Improving the odds of survival: transgenerational effects of infections

Abstract

Recent studies argue for a novel concept of the role of chromatin as a carrier of epigenetic memory through cellular and organismal generations, defining and coordinating gene activity states and physiological functions. Environmental insults, such as exposures to unhealthy diets, smoking, toxic compounds, and infections, can epigenetically reprogram germ-line cells and influence offspring phenotypes. This review focuses on intergenerational and transgenerational epigenetic inheritance in different plants, animal species and humans, presenting the up-to-date evidence and arguments for such effects in light of Darwinian and Lamarckian evolutionary theories. An overview of the epigenetic changes induced by infection or other immune challenges is presented, and how these changes, known as epimutations, contribute to shaping offspring phenotypes. The mechanisms that mediate the transmission of epigenetic alterations via the germline are also discussed. Understanding the relationship between environmental fluctuations, epigenetic changes, resistance, and susceptibility to diseases is critical for unraveling disease etiology and adaptive evolution.

Keywords: Epigenetic Memory; Epigenetics; Evolution; Infections; Transgenerational Epigenetic Inheritance.

Figure 1. A schematic overview of intergenerational versus transgenerational epigenetic inheritance via the maternal and the paternal germline.

Insults of environmental exposures on a mother (F0) during gestation can directly influence the fetus (F1) and its developing germ cells (F2). In the same way, environmental stressors can directly affect the male or female before gestation (F0) and their germline (F1). These phenotypic effects observed after direct exposure represent intergenerational epigenetic inheritance (light blue). Transgenerational epigenetic inheritance represents the phenotypic changes observed on F2 generation offspring or on F3 generation offspring and beyond in the case of a gestating mother induced after indirect exposure to environmental stimuli (light pink).
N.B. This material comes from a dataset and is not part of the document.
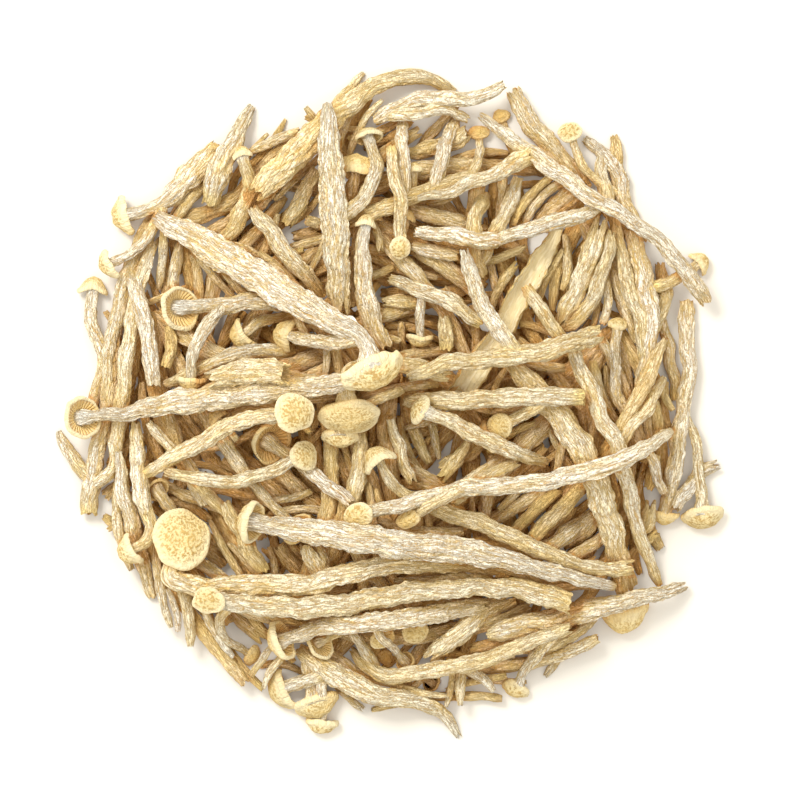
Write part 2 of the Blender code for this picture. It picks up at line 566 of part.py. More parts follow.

Figure 2. Epigenetic mechanisms that mediate intergenerational and transgenerational transmission of traits.

From left to right the Figure shows the different types of organisms, the immune triggers leading to the epigenetic reprogramming, the molecules and mediators involved in the establishment of the epigenetic changes and the transmission of the epigenetic memory to the offspring, and the phenotypic effects observed across multiple generations. (A) In plants, the first line of defense includes Volatile Organic Compounds (VOCs) emission upon Pathogen-Associated Molecular Patterns and/or Damage-Associated Molecular Patterns (DAMPs) engagement. siRNA-guided DNA methylation and chromatin modification contribute to epigenetic regulation and influence gene expression patterns and genome stability. Especially de novo methylation of DNA after exposure to DAMPs or PAMPs is involved in the establishment of epigenetic memory in the next generation. (B) DNA methyltransferase 2 (Dnmt2) is one of the key enzymes of epigenetic regulation in invertebrates. Dnmt2 can lead to immune-related gene methylation and tRNA methylation by the transfer of methyl groups. (C) In rodents, sperm small RNAs are central mediators of the establishment and transfer of epigenetic information. DNA methylation and histone modifications on both egg and sperm are also involved in epigenetic inheritance mechanisms. (D) DNA methylation of genes related to immune function and neurodevelopmental pathways leading to a tightly packed chromatin structure and thus limiting gene expression have been demonstrated in humans after viral infections.

Figure 3. Epigenetic mechanisms that mediate transgenerational epigenetic inheritance through sperm (small RNAs) and through egg (DNA methylation).

(A) Male mice experimentally infected with tachyzoites of Toxoplasma gondii showed changes in sperm small RNAs. Sperm was retrieved and the total small RNA was isolated and injected into the pronucleus of fertilized eggs using micro-injecting method. Surviving zygotes developed in cell cultures and the embryos were implanted into surrogate mothers. The resulting male and female offspring recapitulated the behavioral changes of first and second-generation offspring from T. gondii-infected fathers. (B) A DNA methylation-edited mouse was generated using mouse embryonic stem cells (mESCs), in which targeted CpG islands in promoters of two metabolism-related genes were methylated and silenced. The DNA methylation-edited mESCs were microinjected into 8-cell embryos (epiblast stage) to create a mosaic mouse with normal and methylation-edited cells. The induced DNA methylation and the associated silencing of the specific gene expression stood stably transferred through maternal and paternal germlines across at least 4 generations.

Figure 4. Overview of the species phylogeny of the organisms in which intergenerational and/or transgenerational effects have been demonstrated.

The phylogenetic tree includes 2 plant species: Linaria vulgaris and Arabidopsis thaliana, 10 invertebrate species: Plodia interpunctella, Galleria mellonella, Manduca sexta, Tribolium castaneum, Tenebrio molitor, Bombus terrestris, Culex pipiens, Daphnia magna, Artemia franciscana and Caenorhabditis elegans, and 4 vertebrate species: Mus musculus, Rattus norvegicus, Onychomys and Homo sapiens.